# Written instruction
Without altering anything, repeat each of the records.

# Given data
▽

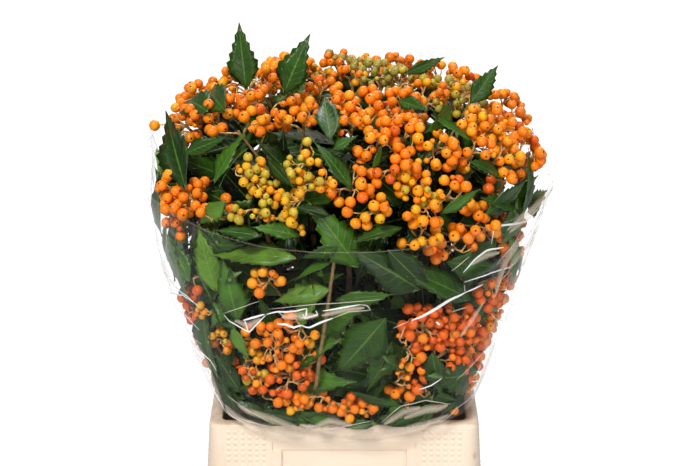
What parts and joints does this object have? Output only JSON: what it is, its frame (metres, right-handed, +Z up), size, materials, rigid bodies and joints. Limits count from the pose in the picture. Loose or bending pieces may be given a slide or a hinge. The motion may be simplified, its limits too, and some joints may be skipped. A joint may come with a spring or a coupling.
{
  "type": "bunch of cut pittosporum branches in a flower bucket",
  "caption": "Bunch of cut, berried pittosporum branches with toothed leaves and orange berries, in a clear film sleeve, standing in a square plastic flower bucket.",
  "frame": {"origin": "middle of the bucket's flat underside", "axes": "+Z up, out of the bucket; -Y towards the front, where the film hangs over the rim; +X to the right as seen from the front"},
  "size_m": [0.4557, 0.4222, 0.6965],
  "materials": {
    "bucket_plastic": "cream polypropylene, moulded, slightly soiled at the rim",
    "clear_film": "clear glossy wrapping film",
    "bark": "young grey-brown bark",
    "foliage_and_berries": "glossy dark green leaves and satin orange berries"
  },
  "bodies": {
    "root": {"bucket": "bucket_plastic", "film_sleeve": "clear_film", "stem_1": "bark", "stem_2": "bark", "stem_3": "bark", "stem_4": "bark", "stem_5": "bark", "stem_6": "bark", "stem_7": "bark", "stem_8": "bark", "stem_9": "bark", "stem_10": "bark", "stem_11": "bark", "stem_12": "bark", "bough_1": "bark", "bough_2": "bark", "bough_3": "bark", "bough_4": "bark", "bough_5": "bark", "bough_6": "bark", "bough_7": "bark", "bough_8": "bark", "crown_mass_1": "foliage_and_berries", "crown_mass_2": "foliage_and_berries", "crown_mass_3": "foliage_and_berries", "crown_mass_4": "foliage_and_berries", "crown_mass_5": "foliage_and_berries", "crown_mass_6": "foliage_and_berries", "crown_mass_7": "foliage_and_berries", "crown_mass_8": "foliage_and_berries", "crown_mass_9": "foliage_and_berries", "crown_mass_10": "foliage_and_berries", "crown_mass_11": "foliage_and_berries", "crown_mass_12": "foliage_and_berries", "low_mass_1": "foliage_and_berries", "low_mass_2": "foliage_and_berries", "low_mass_3": "foliage_and_berries", "low_mass_4": "foliage_and_berries", "low_mass_5": "foliage_and_berries", "low_mass_6": "foliage_and_berries", "low_mass_7": "foliage_and_berries", "low_mass_8": "foliage_and_berries"}
  },
  "joints": []
}
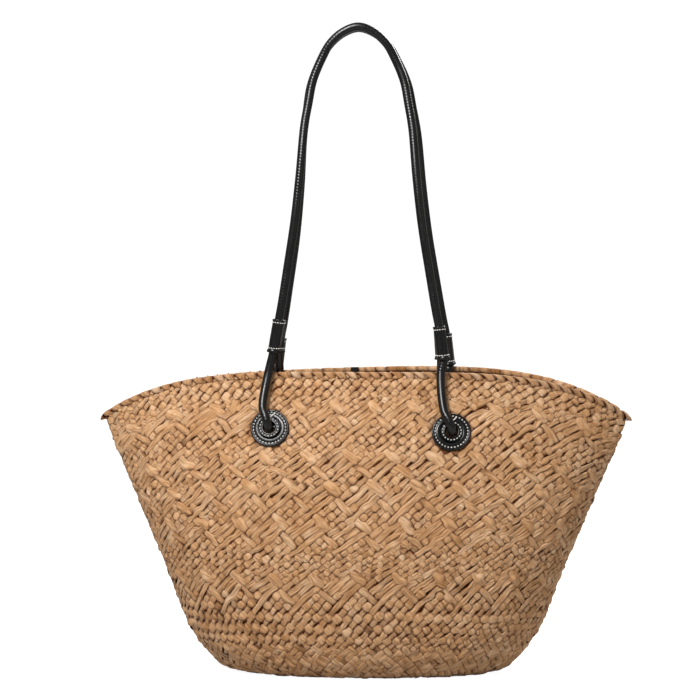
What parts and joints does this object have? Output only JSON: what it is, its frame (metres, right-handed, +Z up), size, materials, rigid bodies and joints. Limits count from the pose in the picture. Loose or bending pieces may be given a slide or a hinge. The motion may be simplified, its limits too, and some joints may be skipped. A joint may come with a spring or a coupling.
{
  "type": "straw basket bag with two rolled leather shoulder handles",
  "caption": "Flared straw basket tote with a plaited wall, a braided rim, two black rolled-leather handles through stitched leather eyelets, and a small closing tab inside.",
  "frame": {"origin": "middle of the base, on the surface the bag stands on", "axes": "+Z up, +X to the right seen from the front, -Y towards the front"},
  "size_m": [0.521, 0.1886, 0.6297],
  "materials": {
    "plaited_straw": "matte plaited straw",
    "rim_straw": "matte braided straw",
    "rolled_leather": "smooth satin",
    "flat_leather": "fine-grained satin"
  },
  "bodies": {
    "root": {"basket": "plaited_straw", "rim_braid": "rim_straw", "handle_front": "rolled_leather", "handle_back": "rolled_leather", "sleeve_front_left": "rolled_leather", "sleeve_front_right": "rolled_leather", "sleeve_back_left": "rolled_leather", "sleeve_back_right": "rolled_leather", "eyelet_ring_front_left": "flat_leather", "eyelet_ring_front_right": "flat_leather", "eyelet_ring_back_left": "flat_leather", "eyelet_ring_back_right": "flat_leather", "eyelet_collar_front_left": "flat_leather", "eyelet_collar_front_right": "flat_leather", "eyelet_collar_back_left": "flat_leather", "eyelet_collar_back_right": "flat_leather", "closing_tab": "flat_leather"}
  },
  "joints": []
}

△

# Problem solution
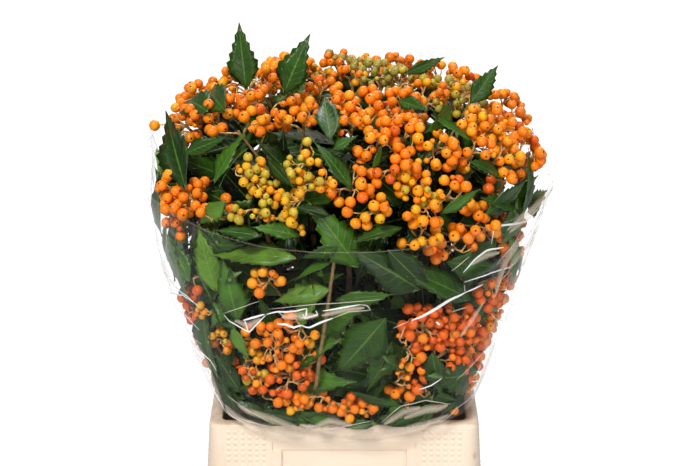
What parts and joints does this object have? Output only JSON: what it is, its frame (metres, right-handed, +Z up), size, materials, rigid bodies and joints. Limits count from the pose in the picture. Loose or bending pieces may be given a slide or a hinge. The motion may be simplified, its limits too, and some joints may be skipped. A joint may come with a spring or a coupling.
{
  "type": "bunch of cut pittosporum branches in a flower bucket",
  "caption": "Bunch of cut, berried pittosporum branches with toothed leaves and orange berries, in a clear film sleeve, standing in a square plastic flower bucket.",
  "frame": {"origin": "middle of the bucket's flat underside", "axes": "+Z up, out of the bucket; -Y towards the front, where the film hangs over the rim; +X to the right as seen from the front"},
  "size_m": [0.4557, 0.4222, 0.6965],
  "materials": {
    "bucket_plastic": "cream polypropylene, moulded, slightly soiled at the rim",
    "clear_film": "clear glossy wrapping film",
    "bark": "young grey-brown bark",
    "foliage_and_berries": "glossy dark green leaves and satin orange berries"
  },
  "bodies": {
    "root": {"bucket": "bucket_plastic", "film_sleeve": "clear_film", "stem_1": "bark", "stem_2": "bark", "stem_3": "bark", "stem_4": "bark", "stem_5": "bark", "stem_6": "bark", "stem_7": "bark", "stem_8": "bark", "stem_9": "bark", "stem_10": "bark", "stem_11": "bark", "stem_12": "bark", "bough_1": "bark", "bough_2": "bark", "bough_3": "bark", "bough_4": "bark", "bough_5": "bark", "bough_6": "bark", "bough_7": "bark", "bough_8": "bark", "crown_mass_1": "foliage_and_berries", "crown_mass_2": "foliage_and_berries", "crown_mass_3": "foliage_and_berries", "crown_mass_4": "foliage_and_berries", "crown_mass_5": "foliage_and_berries", "crown_mass_6": "foliage_and_berries", "crown_mass_7": "foliage_and_berries", "crown_mass_8": "foliage_and_berries", "crown_mass_9": "foliage_and_berries", "crown_mass_10": "foliage_and_berries", "crown_mass_11": "foliage_and_berries", "crown_mass_12": "foliage_and_berries", "low_mass_1": "foliage_and_berries", "low_mass_2": "foliage_and_berries", "low_mass_3": "foliage_and_berries", "low_mass_4": "foliage_and_berries", "low_mass_5": "foliage_and_berries", "low_mass_6": "foliage_and_berries", "low_mass_7": "foliage_and_berries", "low_mass_8": "foliage_and_berries"}
  },
  "joints": []
}
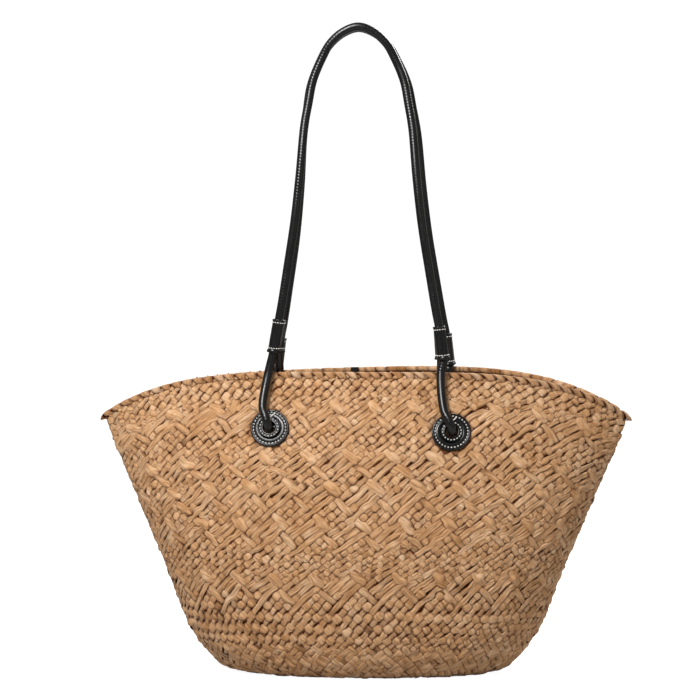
What parts and joints does this object have? Output only JSON: what it is, its frame (metres, right-handed, +Z up), size, materials, rigid bodies and joints. Limits count from the pose in the picture. Loose or bending pieces may be given a slide or a hinge. The motion may be simplified, its limits too, and some joints may be skipped. A joint may come with a spring or a coupling.
{
  "type": "straw basket bag with two rolled leather shoulder handles",
  "caption": "Flared straw basket tote with a plaited wall, a braided rim, two black rolled-leather handles through stitched leather eyelets, and a small closing tab inside.",
  "frame": {"origin": "middle of the base, on the surface the bag stands on", "axes": "+Z up, +X to the right seen from the front, -Y towards the front"},
  "size_m": [0.521, 0.1886, 0.6297],
  "materials": {
    "plaited_straw": "matte plaited straw",
    "rim_straw": "matte braided straw",
    "rolled_leather": "smooth satin",
    "flat_leather": "fine-grained satin"
  },
  "bodies": {
    "root": {"basket": "plaited_straw", "rim_braid": "rim_straw", "handle_front": "rolled_leather", "handle_back": "rolled_leather", "sleeve_front_left": "rolled_leather", "sleeve_front_right": "rolled_leather", "sleeve_back_left": "rolled_leather", "sleeve_back_right": "rolled_leather", "eyelet_ring_front_left": "flat_leather", "eyelet_ring_front_right": "flat_leather", "eyelet_ring_back_left": "flat_leather", "eyelet_ring_back_right": "flat_leather", "eyelet_collar_front_left": "flat_leather", "eyelet_collar_front_right": "flat_leather", "eyelet_collar_back_left": "flat_leather", "eyelet_collar_back_right": "flat_leather", "closing_tab": "flat_leather"}
  },
  "joints": []
}